Blog
Video Encoding
Date: 3/5/2005
We seem to have run out of VHS tapes at home and the machine is dying anyway so last night when I needed to record some tv (not for me) I installed the TV card drivers again and played around with the encoding settings. I have a Leadtek Tv2000 which is a basic PCI TV tuner card and it works Ok I guess. Despite it saying that it supports MPEG4 in hardware don't believe it.

The bundled PVR/record/view software 'Winfast PVR' is a mix of good and bad, firstly it gives you a functional UI to setup channels, setup encoding options and capture video. It does 'skin' everything but it looks hideous. However 15 minutes in to my hour long capture it crashed. So stability is not good enough for everyday use. Oh and you do get a hardware remote and IR receiver with it but it only worked for the first few days I had it and then died. No amount of fiddling with drivers and new batteries would resurrect it.

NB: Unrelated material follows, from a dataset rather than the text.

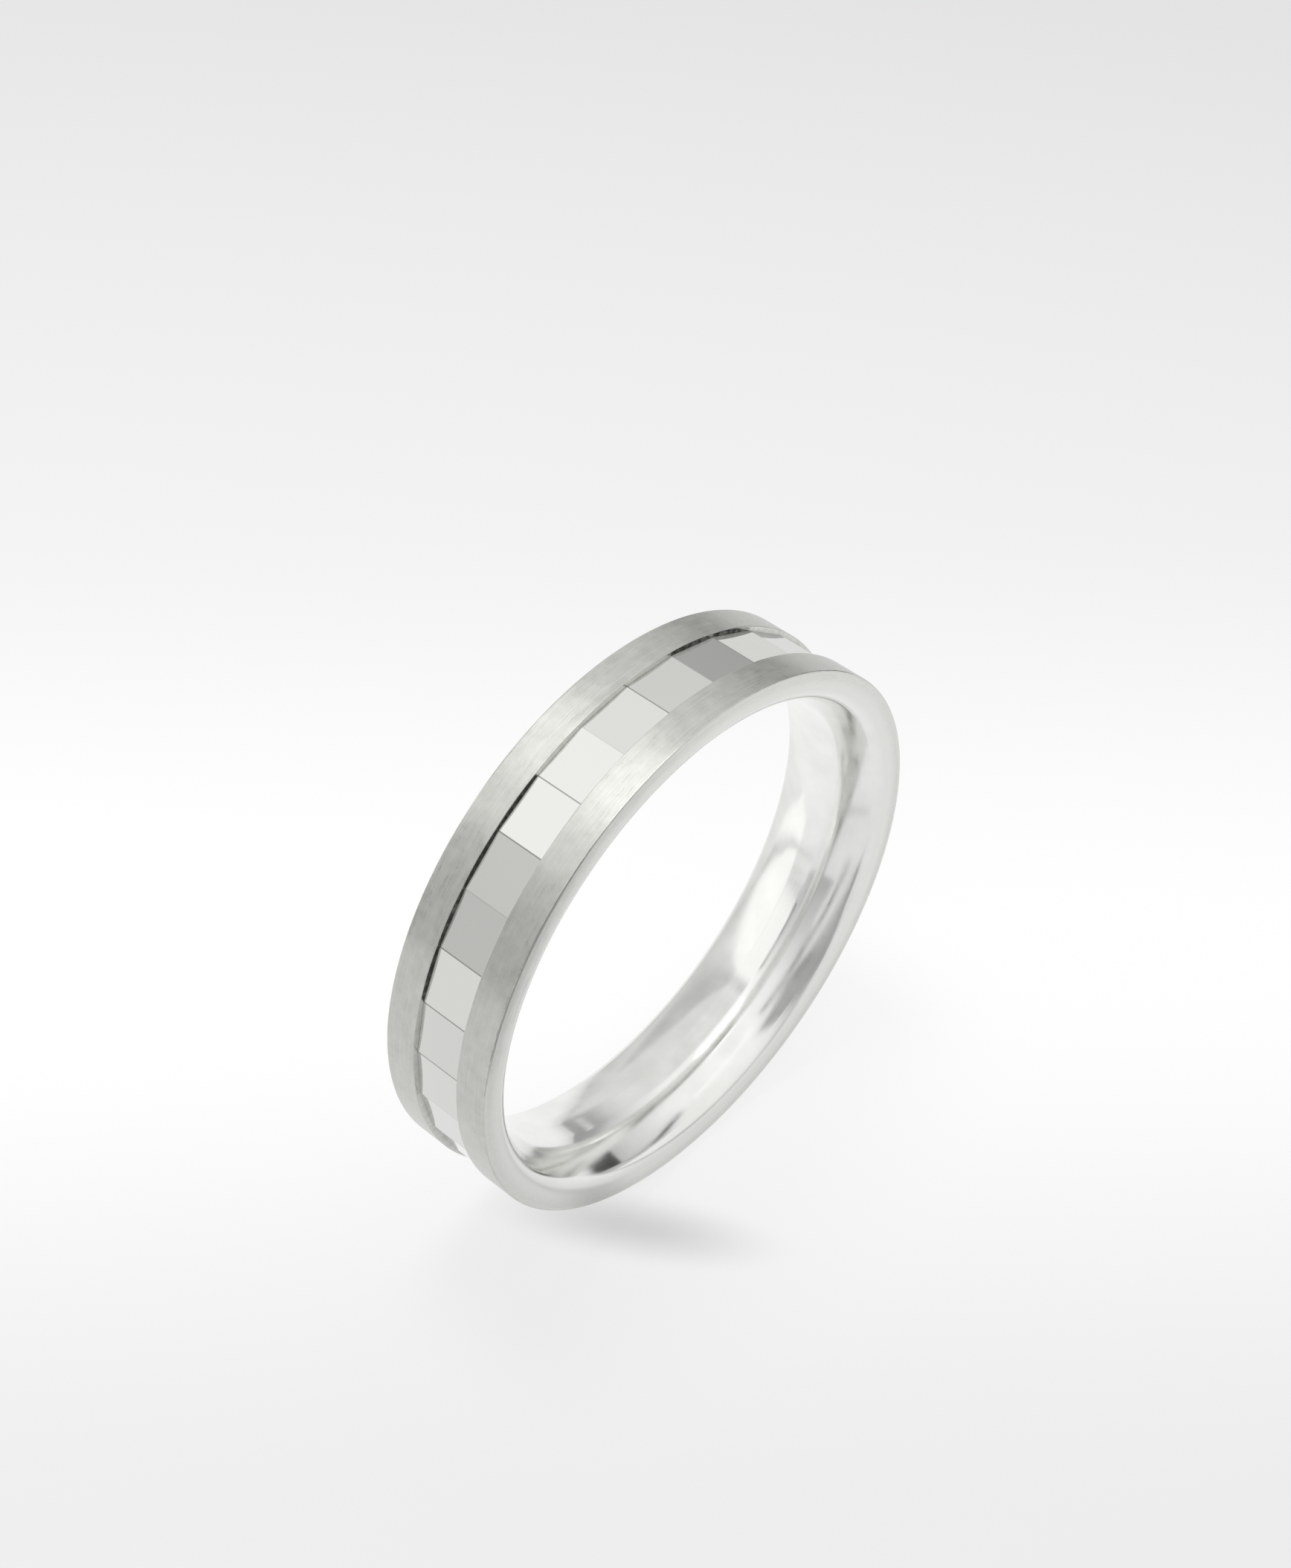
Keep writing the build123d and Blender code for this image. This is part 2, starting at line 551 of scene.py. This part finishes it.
def groove_wall(angle, facing):
    """The rear groove wall and the small rounding where it meets the satin rail."""
    # Each facet's cut leaves its wall a little steeper or shallower than its neighbours.
    draft = mean_draft + draft_error * sin(facing * draft_scatter)
    stretch = cos(angle - facing)
    wall_top = half_facet + (outer_radius * stretch - facet_radius) * tan(draft)
    roll = rail_edge_rounding
    roll_centre = (outer_radius - roll, wall_top + roll)
    roll_start = draft - pi / 2
    wall_end = (
        roll_centre[0] + roll * cos(roll_start), roll_centre[1] + roll * sin(roll_start)
    )
    wall = straight(
        (facet_radius / stretch, half_facet), wall_end,
        material=1, flat=True, pieces=3, normal=(sin(draft), -cos(draft)),
    )
    return wall, arc(roll_centre, roll, roll_start, 0, steps=5)


def rim_corner():
    """The rear side ring's outer corner and the narrow bevel between it and the rim."""
    corner = rim_corner_rounding
    corner_turn = pi / 2 - rim_bevel_lean
    centre = (
        outer_radius - corner,
        half_width - rim_bevel * tan(rim_bevel_lean) - corner * sin(corner_turn),
    )
    rounding = arc(centre, corner, 0, corner_turn, steps=6)
    bevel_start = rounding["points"][-1]
    bevel_end = (bevel_start[0] - rim_bevel, half_width)
    return rounding, straight(bevel_start, bevel_end)


def side_section(column):
    """The rear side ring's section: tongue rebate, groove wall, rail, corner and rim."""
    wall, wall_roll = groove_wall(angle=column[0], facing=column[-1])
    corner, bevel = rim_corner()
    wall_foot = wall["points"][0]
    rail_start, rail_end = wall_roll["points"][-1], corner["points"][0]
    bevel_end = bevel["points"][-1]
    return [
        straight((seat_radius, half_tongue), (tongue_radius, half_tongue)),
        straight((tongue_radius, half_tongue), (tongue_radius, half_facet)),
        straight((tongue_radius, half_facet), wall_foot),
        wall,
        wall_roll,
        straight(rail_start, rail_end, pieces=6),
        corner,
        bevel,
        straight(bevel_end, (seat_radius, half_width), pieces=4),
        straight((seat_radius, half_width), (seat_radius, half_tongue), pieces=2),
    ]


def front_section(column):
    """The rear side ring's section on the other side of the band."""
    return mirrored(side_section(column))


satin, mirror, polish, groove = satin_metal(), mirror_metal(), polished_metal(), groove_metal()
ring(
    "polished_sleeve", round_columns(), sleeve_section, [polish],
    "comfort_fit_sleeve",
)
ring(
    "facet_belt", facet_columns(), centre_section, [mirror],
    "faceted_centre_ring",
)
ring(
    "rear_rail", round_columns(), side_section, [satin, groove],
    "rear_side_ring",
)
ring(
    "front_rail", round_columns(), front_section, [satin, groove],
    "front_side_ring",
)


# --- Floor, light and camera --------------------------------------------------------


def direction(azimuth, elevation=0):
    """Unit vector: azimuth 0 points to -Y and 90 to +X; elevation is above the horizon."""
    a, e = radians(azimuth), radians(elevation)
    return Vector((sin(a) * cos(e), -cos(a) * cos(e), sin(e)))


def reach(n, vector, azimuth, elevation=0):
    """How far a vector reaches in a direction."""
    return n.vector("DOT_PRODUCT", vector, direction(azimuth, elevation)[:])


def link_stage(name, mesh, material):
    """Adds a part of the studio, which is no part of the band."""
    mesh.materials.append(material)
    stage_object = bpy.data.objects.new(name, mesh)
    bpy.context.scene.collection.objects.link(stage_object)
    return stage_object


def look_back(thing, back, distance):
    """Stands a lamp or camera off from the band, facing against the direction back."""
    thing.location = back * distance
    thing.rotation_mode = "QUATERNION"
    thing.rotation_quaternion = back.to_track_quat("Z", "Y")


def painted_sweep_light(n, place):
    """The sweep's tone, painted light: brightest just behind the band, it fades both ways.

    place is in outer radii, as are all the distances here.
    """
    sweep_azimuth = 132.5           # the way the sweep runs
    brightest = 0.65                # how far that way its brightest place lies
    away = n.math("SUBTRACT", reach(n, place, sweep_azimuth), brightest)
    across = reach(n, place, sweep_azimuth - 90)
    far = n.remap(away, 0.2, 7.0, to_high=0.15)
    middle = n.remap(away, 0.2, 2.6, to_high=0.07, smooth=True)
    near = n.remap(away, -2.3, 0.0, to_low=0.15, to_high=0.0, smooth=True)
    side = n.remap(across, -3, 3, to_low=-0.012, to_high=0.012)
    fade = n.math("ADD", n.math("ADD", far, middle), n.math("ADD", near, side))
    # Further out the sweep evens out and meets the backdrop.
    outer_fade = 0.12
    outer = n.remap(n.vector("LENGTH", place), 7.5, 13.0, smooth=True)
    change = n.math("SUBTRACT", outer_fade, fade)
    fade = n.math("ADD", fade, n.math("MULTIPLY", change, outer))
    return n.math("SUBTRACT", 1.0, fade)


def painted_shadow(n, place):
    """A painted shadow, a soft dark ellipse under the front of the band: 1 outside it, less within.

    Its middle lies along_middle towards its azimuth and aside_middle square to that.
    """
    azimuth, along_middle, aside_middle = 31, 0.04, -0.52
    half_length, half_breadth, darkest = 0.57, 0.165, 0.73
    along = n.math("SUBTRACT", reach(n, place, azimuth), along_middle)
    aside = n.math("SUBTRACT", reach(n, place, azimuth + 90), aside_middle)
    ellipse = n.combine(
        n.math("DIVIDE", along, half_length), n.math("DIVIDE", aside, half_breadth)
    )
    return n.remap(n.vector("LENGTH", ellipse), 0.0, 1.0, darkest, 1.0, smooth=True)


def floor():
    """A pale sweep, part lit by the studio and part glowing, and clear from below."""
    half_size = 60 * outer_radius
    paper_tone, glow_strength, glow_share = 0.62, 1.11, 0.72
    level = cad_box[0].z
    corners = [
        (x * half_size, y * half_size, level) for x, y in ((-1, -1), (1, -1), (1, 1), (-1, 1))
    ]
    mesh = bpy.data.meshes.new("floor")
    mesh.from_pydata(corners, [], [(0, 1, 2, 3)])
    material, n = new_material("pale_floor")
    position = n.add("ShaderNodeTexCoord").outputs["Object"]
    place = n.vector("DIVIDE", position, [outer_radius] * 3)
    # Painted light from the sweep, darkened by the painted shadow under the front of the band
    tone = n.math("MULTIPLY", painted_sweep_light(n, place), painted_shadow(n, place))
    paper = n.add("ShaderNodeBsdfDiffuse", {"Color": n.grey(n.math("MULTIPLY", tone, paper_tone))})
    glow = n.add("ShaderNodeEmission", {"Color": n.grey(tone), "Strength": glow_strength})
    lit = n.mix_shader(glow_share, paper, glow)
    clear = n.add("ShaderNodeBsdfTransparent")
    below = n.add("ShaderNodeNewGeometry").outputs["Backfacing"]
    surface = n.mix_shader(below, lit, clear)
    n.add("ShaderNodeOutputMaterial", {"Surface": surface.outputs[0]})
    link_stage("floor", mesh, material)


def card(name, centre, width, height, brightness, soft=0.15, turn=(90, 0, 0)):
    """A studio card with soft edges, seen only in the band's reflections.

    centre, width and height are in outer radii. soft is the margin that fades out, as a
    share of the narrower side. turn is the card's XYZ turn in degrees: (90, lean, 0)
    stands it square to the bore, and (0, 0, 0) lays it flat.
    """
    w, h = width * outer_radius / 2, height * outer_radius / 2
    fade = soft * min(width, height) * outer_radius
    mesh = bpy.data.meshes.new(name)
    mesh.from_pydata([(-w, -h, 0), (w, -h, 0), (w, h, 0), (-w, h, 0)], [], [(0, 1, 2, 3)])
    material, n = new_material(name)
    position = n.add("ShaderNodeTexCoord").outputs["Object"]
    x, y, _ = n.add("ShaderNodeSeparateXYZ", {0: position}).outputs
    inside = n.math(
        "MULTIPLY",
        n.remap(n.math("ABSOLUTE", x), w - fade, w, 1.0, 0.0, smooth=True),
        n.remap(n.math("ABSOLUTE", y), h - fade, h, 1.0, 0.0, smooth=True),
    )
    glow = n.add("ShaderNodeEmission", {"Color": (1, 1, 0.99, 1), "Strength": brightness})
    clear = n.add("ShaderNodeBsdfTransparent")
    surface = n.mix_shader(inside, clear, glow)
    n.add("ShaderNodeOutputMaterial", {"Surface": surface.outputs[0]})
    panel = link_stage(name, mesh, material)
    panel.location = Vector(centre) * outer_radius
    panel.rotation_euler = [radians(a) for a in turn]
    panel.visible_camera = panel.visible_diffuse = panel.visible_shadow = False


def studio_world():
    """The room's light: dim at the horizon, bright overhead, with soft patches in it."""
    # Azimuth, elevation, radius and soft edge in degrees, then brightness
    patches = [
        (114, 4, 10, 22, 0.40),
        (-122, 8, 12, 24, 0.69),
        (-152, 56, 14, 30, 1.20),
        (-38, 15, 20, 26, 0.42),
        (15, 36, 24, 26, 1.0),
    ]
    backdrop = 0.86                 # what the camera sees past the floor
    world = bpy.data.worlds.new("studio")
    bpy.context.scene.world = world
    world.use_nodes = True
    n = Nodes(world.node_tree)
    towards = n.add("ShaderNodeTexCoord").outputs["Generated"]
    height = n.add("ShaderNodeSeparateXYZ", {0: towards}).outputs[2]
    low = n.remap(height, 0.0, 0.40, to_low=0.50, to_high=0.66)
    high = n.remap(height, 0.40, 0.80, to_high=0.36)
    top = n.remap(height, 0.80, 0.90, to_high=0.04)
    light = n.math("ADD", n.math("ADD", low, high), top)
    for azimuth, elevation, radius, soft, brightness in patches:
        edge_out, edge_in = cos(radians(radius + soft / 2)), cos(radians(max(radius - soft / 2, 0)))
        inside = n.remap(reach(n, towards, azimuth, elevation), edge_out, edge_in, smooth=True)
        change = n.math("SUBTRACT", brightness, light)
        light = n.math("ADD", light, n.math("MULTIPLY", change, inside))
    seen = n.add("ShaderNodeLightPath").outputs["Is Camera Ray"]
    unseen = n.math("SUBTRACT", 1.0, seen)
    light = n.math("ADD", n.math("MULTIPLY", light, unseen), n.math("MULTIPLY", seen, backdrop))
    background = n.add("ShaderNodeBackground", {"Strength": light, "Color": (1.0, 1.0, 0.995, 1)})
    n.add("ShaderNodeOutputWorld", {"Surface": background.outputs[0]})


def key_light():
    """A soft lamp high behind the band, which gives the floor its faint shadow."""
    lamp = bpy.data.lights.new("key", "AREA")
    lamp.shape = "DISK"
    lamp.size = 5 * outer_radius
    lamp.energy = 0.08
    lamp_object = bpy.data.objects.new("key", lamp)
    bpy.context.scene.collection.objects.link(lamp_object)
    look_back(lamp_object, direction(172, 79), distance=14 * outer_radius)
    lamp_object.visible_glossy = False


def camera():
    """The photograph's view: from above on the front left, the band low in the frame."""
    data = bpy.data.cameras.new("camera")
    data.sensor_width = 36
    data.lens = 63.9
    data.clip_start = 0.1 * outer_radius
    data.clip_end = 200 * outer_radius
    camera_object = bpy.data.objects.new("camera", data)
    bpy.context.scene.collection.objects.link(camera_object)
    # In outer radii: how far the camera stands off, and the middle of its view
    distance, aim_up, aim_right = 9.02, 0.422, -0.032
    back = direction(-47.54, 45.51)
    look_back(camera_object, back, distance * outer_radius)
    right = Vector((0, 0, 1)).cross(back).normalized()
    up = back.cross(right)
    camera_object.location += (up * aim_up + right * aim_right) * outer_radius
    bpy.context.scene.camera = camera_object


floor()
studio_world()
key_light()
# Behind the band: a leaning white card with a thin grey edge and sill, a grey card to its
# right, a dark one that shades the rails, and two white ones far out on either side
card("rear_white", (-0.92, 1.10, 0.13), 1.45, 3.0, 1.16, 0.06, (90, -31, 0))
card("rear_edge", (-0.19, 1.06, 0.56), 0.24, 2.7, 0.58, 0.3, (90, -31, 0))
card("rear_sill", (-0.65, 1.04, -0.63), 2.1, 0.10, 0.66, 0.3)
card("rear_grey", (0.35, 1.14, 0.60), 3.2, 3.6, 0.80, 0.25)
card("rear_shade", (-1.95, 1.05, 1.10), 0.5, 1.7, 0.08, 0.2, (90, 30, 0))
card("rear_low", (-5.7, 2.7, -0.45), 1.3, 1.6, 0.93, 0.1)
card("rear_right", (5.5, 2.7, 0.42), 0.9, 0.55, 0.88, 0.2)
# Before it: grey and white cards, with narrow black strips that the groove walls reflect
card("front_grey", (-0.68, -1.14, 0.20), 1.15, 2.1, 0.43, 0.12)
card("front_spot", (-1.00, -1.12, 0.62), 0.50, 0.60, 0.26, 0.4)
card("front_left", (-2.30, -1.20, 0.20), 2.1, 1.6, 0.88, 0.12)
card("front_white", (0.95, -1.15, 0.45), 1.3, 2.7, 1.0, 0.25)
card("front_top", (0.4, -1.2, 1.95), 1.9, 0.5, 1.2)
card("black_left", (-1.93, -1.1, 0.05), 0.32, 2.2, 0.05, 0.15, (90, 9, 0))
card("black_top_left", (-1.25, -1.1, 1.45), 0.36, 1.4, 0.05, 0.15, (90, 48, 0))
card("black_right", (1.9, -1.1, 0.8), 0.42, 1.6, 0.05, 0.15, (90, -27, 0))
card("black_far", (4.2, -0.95, 0.05), 1.1, 1.3, 0.07, 0.1, (90, 0, 90))
# A wide soft box high overhead
card("overhead", (-0.5, 0.45, 5.0), 3.8, 2.8, 3.0, 0.35, (0, 0, 0))
camera()
bpy.context.scene.view_settings.view_transform = "Standard"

After recording the show I had a go at optimizing the encoding settings, because the default use of MPEG2 was a) eating all the CPU and dropping frames/audio and b) creating 2gb files for less than an hour of video. So I started by dropping the MPEG2 bitrate down to 4000, and it looked terrible. So I started exploring the other codecs. The most obvious one to try was DivX 5. So I made some test encodings, and at full rez (PAL: 720 x 576) it would drop frames badly, as the CPU (1.4ghz Athlon) would by pegged at 100%. So I tried half res (which is still watchable for TV) and it would sit around the 90% CPU mark. However when the scene pans around it has blocky artifacts which are very noticable even with the bitrate ramped up to 4000. So I kept looking and the next thing to try was Xvid. With half res video and Xvid's quality rating set to about 3.5 the output video was very watchable with only very slight video artifacts and the CPU would average about 85% load. Very nice! I checked the output avi with GSpot and it told me the file was 90% audio?!?! What the? Ok so the audio compression was set to "ogg" (my fravorite format) but according to the filesize it seems like it was actually PCM (uncompressed). So I switched to mp3 encoding for the audio and wow... the output capture files are now tiny! I'm encoding at about 250-300mb an hour, with very watchable picture quality and decent audio. Most people expect to get about 1gig/hr. So I'm doing way better than that.

When playing back these Xvid/mp3 avi files back it uses about 20% of the CPU, nice in of itself, but it does mean that I can't encode and playback reliably on my current setup (85+20 = 105%). So no Xvid PVR for me. At least until I upgrade.

Now what I need to find is a reliable capture and PVR application that I can hook into a tv guide to auto record shows of interest. That search is still ongoing. The WinFast PVR software is a) too unreliable and b) can't be scripted to record shows, their schedule file is a binary .DAT thing (grrr!). I'm hoping that some freeware app can do good video capture off a TV card... any suggestions?
Comments:
Mario Cassani
19/05/2005 7:47am
Maybe is not exactly what you are expecting but take a look at this:
http://tvtime.net/
fret
19/05/2005 11:23pm
That looks good for watching TV, but it doesn't do encoding, which is one of the primary tasks I have at the moment.
Mario Cassani
24/05/2005 5:33pm
Ehm... sorry for the misunderstanding!
On the same site, anyway, you can click on the "related sites" link and get this:
http://www.mythtv.org/
Quoting it:
MythTV is a homebrew PVR project that I've been working on in my spare time. It's been under heavy development for two years, and is now quite useable and featureful
Compresses video in software using rtjpeg (from Nuppelvideo) or mpeg4 (from libavcodec). Full support for Hardware MPEG-2 encoder cards (Hauppauge PVR-250 / PVR-350). Preliminary support for DVB cards and the new pcHDTV tuner card.

I did not tested it as the tv card I was using was not working with Linux and I was too lazy to search for a compatible tv card (in Italy it lokks like the computer shops either sell very expensive card or deal unexpensive windows only tv cards...)

Let me know...
Chris
26/05/2005 1:11pm
I have been using MythTV for a couple of years now. Using a Hauppauge PVR-350 is the best way to go. It can encode full frame DVD quality MPEG2 on a 300 Mhz machine while using practically no CPU. The hardware MPEG2 decoder output is beautifully/perfectly synced for TV output, much better than you can get using a standard video card.

MythTV's code sucks and there is a never ending stream of bugs, but it works for the most part. Although it runs on a 300 Mhz machine it would be kinda slow do to the poor design (it uses MySQL and other high overhead stuff even though the amount of data it is handling is relatively tiny). I currently run it on an 800 Mhz machine and that makes the UI responsive enough.

For Windows there is the commercial SnapStream which is suppose to be decent.

There is also FreeVo but it is seriously lacking in features and good looks compared to MythTV. Plus it's written in Python, gak.